Atty. Wirth mentions Peter Laughlin’s book again and explains that in the book there are equitable arguments presented that exist in support of an individual who has paid taxes on a lot for many years and simply wants to build a single family residence. This was a response to an analysis of RSA 674:41, commercial vs. residential analysis, a subdivision vs. a single family residence. Atty. Wirth states that you just can’t take the property and in this situation there are no other impacts.

Atty. Wirth states that should the board not grant the relief for Mr. MacDonald then there would be no application that the board would grant under section II. He refers to a previous case of Herbert and Lynne Paul, which the board unanimously approved that is similar to Mr. MacDonald’s request. This is the same analysis and with both there is no other proposal to make. 
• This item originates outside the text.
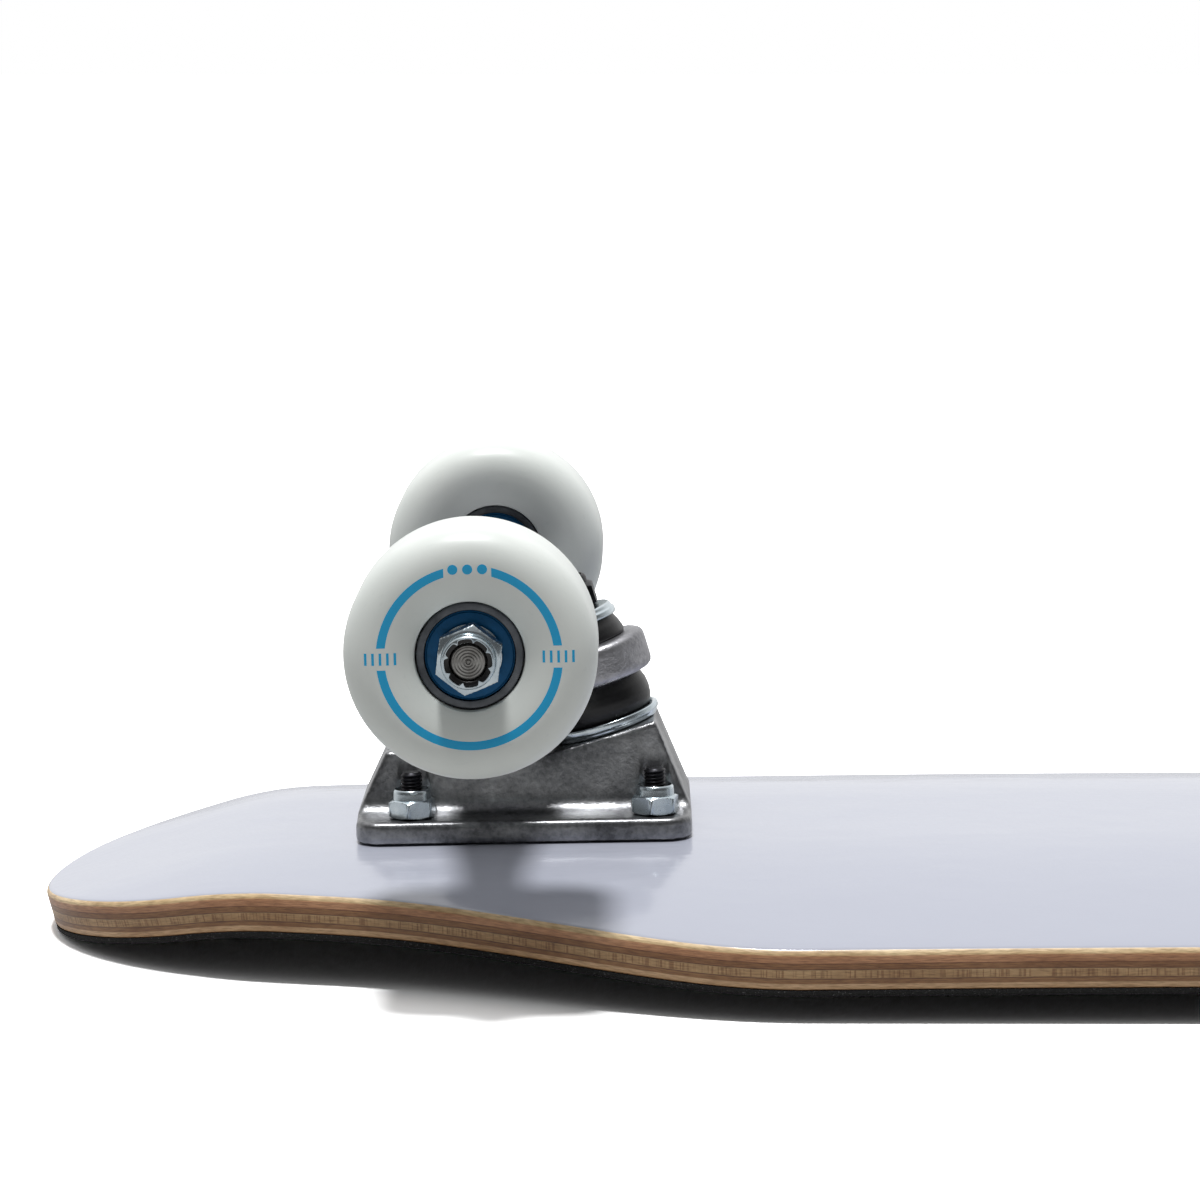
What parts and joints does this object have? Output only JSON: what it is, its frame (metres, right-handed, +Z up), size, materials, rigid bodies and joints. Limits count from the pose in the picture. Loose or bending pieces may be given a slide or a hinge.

In closing, Atty. Wirth states that the application passes muster under at least 4 criteria and all 6 even though not necessary. In addition, he states that under the statute Mr. MacDonald is entitled to the relief.

Atty. Wirth submits a copy of an excerpt of the Hard Road to Travel that was provided previously by Atty. Tanguay. This refers to case law for denying permission to building on a lot based on something other than road adequacy because it wants land to remain “wild”. The denial would then likely constitute a taking. He states that the board needs to refer to the town’s provisions of road frontage under section 3.01 of the development ordinances, look at the access and safety. The access is there and is reasonable. The road is passable and in good condition and from a safety point of view vehicles can get to the property. He requests the board grant the relief requested by Mr. MacDonald.
 
Abutter Wayne Troy states that he has similar comments and concerns for this case as to the Hendrick case. He explains that at least 90% of the lot is actually in the Big Woods conservation area and the Master Plan holds the town to a higher standard to preserve and protect the town’s conservation areas. Therefore, this is not just any 50 acre parcel.

Mr. Troy states that there is a difference of opinion as the matter being addressed is an access way or driveway with a length of 2,000’ from Bow Lake Rd. He explains that living on Corson Dr. prior to the beginning of the woods road, winter plowing and occasional spring/summer road maintenance is costly and may be a financial burden to future owners.

He continues and refers to the first level of hardship. He states that the hardship not to be able to erect a single family residence is an opinion and another is that the lots have been in ownership with other owners who have not applied for permits. There have been uses that were recreational, enjoying the wildlife, and preserving green spaces. He explains that there are distinctions between passive uses and non passive uses, which has been mentioned. Mr. Troy states that it is his opinion that there is not a hardship and a use can be made although it is not a use for a single family residence.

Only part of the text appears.